● **WHAT IS EXPECTED**: Identify all lines in the data containing the string "Then". Copy them out.

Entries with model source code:
^^^^
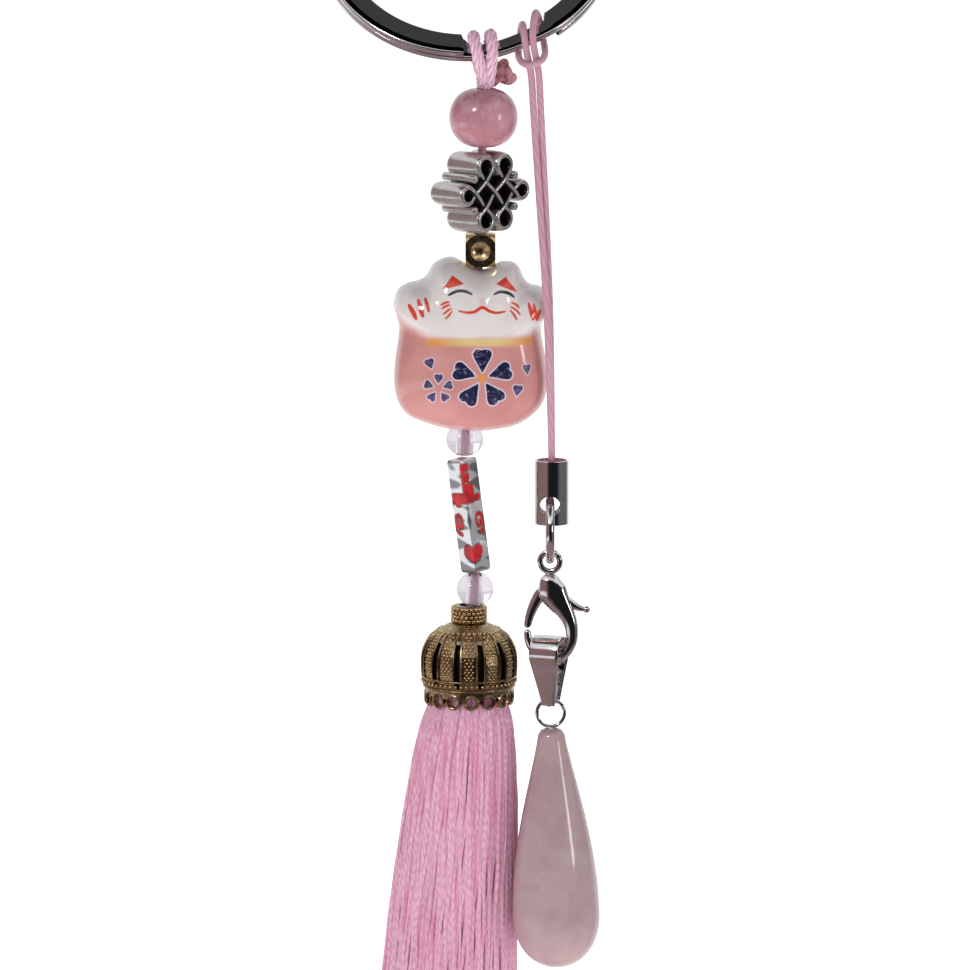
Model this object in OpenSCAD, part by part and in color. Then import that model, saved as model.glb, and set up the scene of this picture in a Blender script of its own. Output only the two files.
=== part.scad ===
// Hanging charm key ring: a flat split ring carries a beaded tassel string and
// a looped cord with a crimped end, lobster clasp, bail and stone drop.
// Frame: origin at the centre of the split ring, +Z up, +X to the right, -Y to the front.

/* [Split ring] */
// Outside diameter of the split ring
ring_od = 35; // [32:0.5:36]
// Radial width of the flat wire
ring_w = 2.8; // [2.4:0.1:3]
// Radial width of the wire where it crosses from one turn to the other
cross_w = 1.9; // [1.6:0.1:1.9]
// Thickness of one turn
turn_t = 0.9; // [0.7:0.05:0.9]
// Lean of the ring, its lower side towards the front
ring_tilt = 42; // [38:1:46]

/* [Beads] */
// Width of the round stone bead
stone_w = 8; // [7:0.1:8.4]
// Height of the round stone bead
stone_h = 6.84; // [6:0.02:6.84]
// Thickness of the endless knot bead, front to back
knot_t = 5.6; // [4.5:0.1:5.8]
// Side of the square spacer bead
spacer_w = 3.5; // [3:0.1:3.6]
// Depth of the porcelain cat bead, front to back
cat_d = 11.4; // [9:0.2:11.6]
// Width of a clear glass bead
glass_w = 4.44; // [4:0.02:4.5]
// Side of the square enamelled bead
bar_w = 2.6; // [2.4:0.05:2.7]
// Length of the enamelled bead
bar_l = 13.5; // [13:0.1:13.6]

/* [Tassel] */
// Largest outside radius of the crown cap
cap_r = 5.55; // [5.2:0.05:5.7]
// Number of ribs round the cap
cap_ribs = 12; // [8:1:14]
// Number of holes round the cap's rim
rim_holes = 15; // [12:1:16]
// Lowest point of the tassel's threads
tassel_end_z = -148; // [-150:1:-140]

/* [Strap and clasp] */
// Diameter of the strap cord
strap_d = 0.84; // [0.7:0.02:0.86]
// Outside diameter of the crimped end tube
tube_od = 4; // [3.6:0.1:4.1]
// Length of the crimped end tube
tube_l = 7.5; // [7.2:0.1:7.6]
// Wire diameter of the link ring
link_wire = 1.04; // [0.9:0.02:1.04]
// Turn of the clasp about its hanging line
clasp_yaw = -8; // [-10:1:0]
// Turn of the bail about its hanging line
bail_yaw = -21; // [-24:1:-16]
// Widest radius of the stone drop
drop_r = 5.16; // [4.6:0.02:5.2]
// Length of the stone drop
drop_l = 28.8; // [26:0.2:29]

/* [Hidden] */

charm_y = -10.8;                // the string of beads hangs in this plane
strap_y = -14.2;                // the clasp and the drop hang in this plane
cross_from = 361;               // angle where the wire starts to cross, from the bottom
cross_to = 392;                 // and where it has crossed
ring_from = 38;                 // free end of the rear turn
ring_to = 719;                  // free end of the front turn
ring_steps = 152;
hitch_r = 1.25;                 // clear radius inside both hitches, round the wire
charm_hitch_at = 7;             // angle of the bead string's hitch along the ring
strap_hitch_at = 26;            // angle of the strap's hitch along the ring
charm_cord_d = 1.0;

rondelle_at = [2.0, charm_y, -20.1];
knot_at = [1.6, charm_y, -28.75];
spacer_at = [1.65, charm_y, -35.6];
cat_at = [0.8, charm_y, -47.2];
glass_upper_at = [-0.2, charm_y, -58.05];
bar_top = [-0.6, charm_y, -60.35];
bar_lean = 7.4;
glass_lower_at = [1.0, charm_y, -75.9];
cap_at = [0.3, charm_y, 0];
neck_top_z = -77.82;
neck_end_z = -79.8;
rim_z = -89.6;
tube_top = [10.0, strap_y, -60];
tube_end_z = tube_top[2] - tube_l;
link_r = 3.5;
link_at = [9.8, strap_y, tube_end_z - 0.8];
eye_at = [9.8, strap_y, link_at[2] - link_r + 0.3 - 0.55];
bail_at = eye_at + [-0.1, 0, -10.9];
drop_pin_at = eye_at + [0.12, 0, -17.0];
drop_eye_r = 1.62;
drop_eye_wire = 0.22;
drop_eye_at = drop_pin_at + [0, 0, 0.3 + drop_eye_wire + 0.03 - drop_eye_r];
drop_top = drop_eye_at + [-0.1, 0, -1.75];
drop_lean = 1.6;

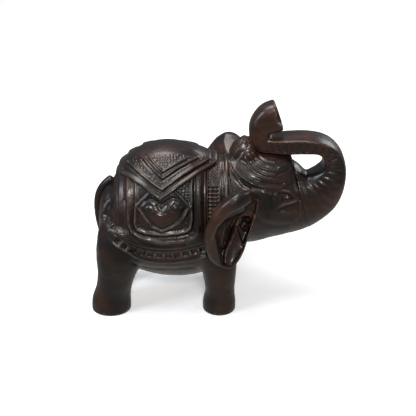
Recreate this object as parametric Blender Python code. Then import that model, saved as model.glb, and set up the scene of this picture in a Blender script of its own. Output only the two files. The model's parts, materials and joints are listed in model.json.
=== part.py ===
^^^^
● **CORRECT ANSWER**:
Model this object in OpenSCAD, part by part and in color. Then import that model, saved as model.glb, and set up the scene of this picture in a Blender script of its own. Output only the two files.
Recreate this object as parametric Blender Python code. Then import that model, saved as model.glb, and set up the scene of this picture in a Blender script of its own. Output only the two files. The model's parts, materials and joints are listed in model.json.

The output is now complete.